Monday, May 12, 2008

New Morning

I went on a walk this morning just as dawn was brimming over the horizon. It's really on these walks that I totally realize what a disgusting area I live in. You can't escape the beer cans and mud and patchy grass. It makes me sad. I walked all the way from my apartment to the Krannert Center for Performing Arts because I knew that I could climb up to the roof there and all the buildings kept interfering with with my view of the sun. All I could see was a golden haze obscuring tree leaves. Campus was empty, only three or four people dotted the sidewalks and they walked with a purpose, most likely work. By the time I got to the roof of the Krannert, the sun was a huge blinding orb in the middle of the sky. I had missed it. I was still early and lovely, but the moment of it cooly arching itself over the tip of the treeline had passed. I suddenly realized that there was no way I would ever be able to make it by myself--walking alone when it is still dark that late holds danger on an abandoned campus, and I would have to start twenty minutes or so before dawn to witness it.
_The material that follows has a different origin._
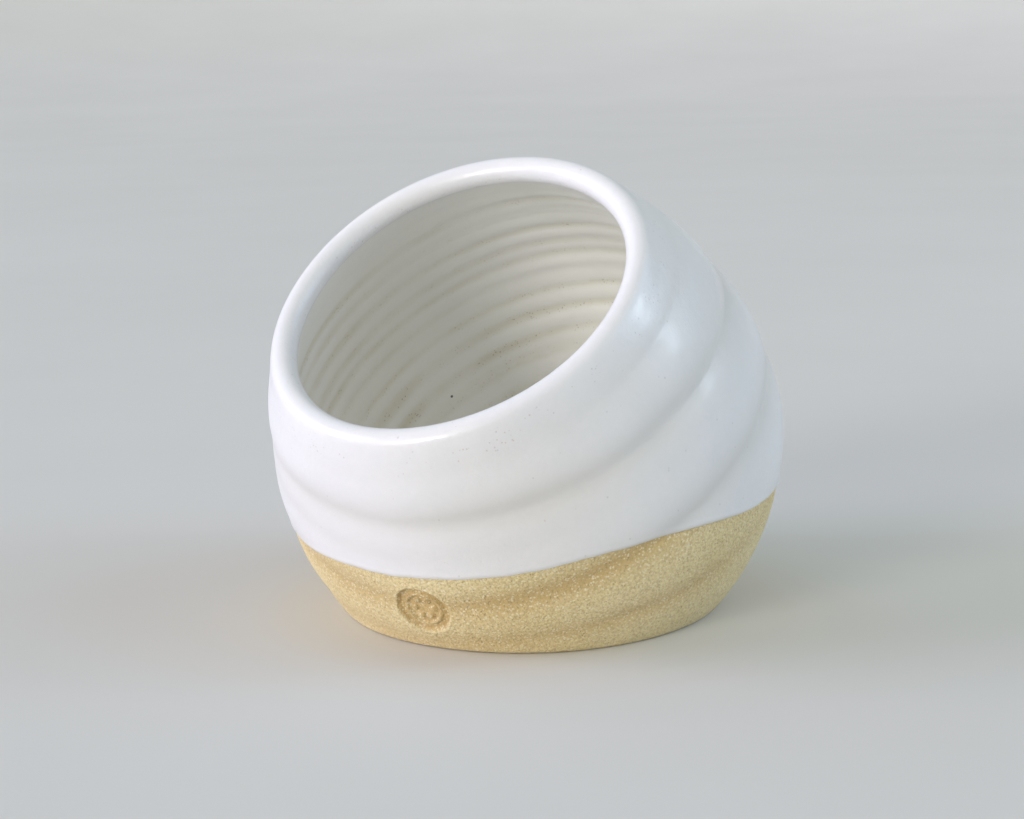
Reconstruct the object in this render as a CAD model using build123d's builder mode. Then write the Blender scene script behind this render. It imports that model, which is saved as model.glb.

Perhaps I will find someone to go with me.


I picked two dandelions. When I smelled my hands after I went back to when I used to crush them when they were yellow into a paste while I was playing house. This was at Littlejohn Elementary, in the old rotting wooden playground equipment that they've since replaced with hard primary colored plastic.

Prairie

ii. She Knows

Brown waves of dirt lurch and toss; the farmers
plant crops in long, parallel trenches. Her curtains’
green vine blue paisley print winds, reminds
her of water and flood, which is where she treads
each morning when she sends loose a shimmering
pair of pigeons to roll and return by dusk, a descent
reminiscent of all these flown depths.

--Laura Koritz


I am a midwestern girl who grew up on flat fields and flat ground. I know the starkness of a bare tree alone on a field of dust and snow in midwinter. I know rusty chain link fences, the vastness of a frothing sky, and the slight dips of ditches before tall golden corn. I am grateful for this simplicity. Even when I move to Maine in six months I will be grateful for it. And in Maine I will be grateful for the indigo deep ocean, the jagged high rocks and the moments on the side of the road that pass by so quick you miss them if you're not paying attention.


I am grateful that I am able to find the sublime in these moments.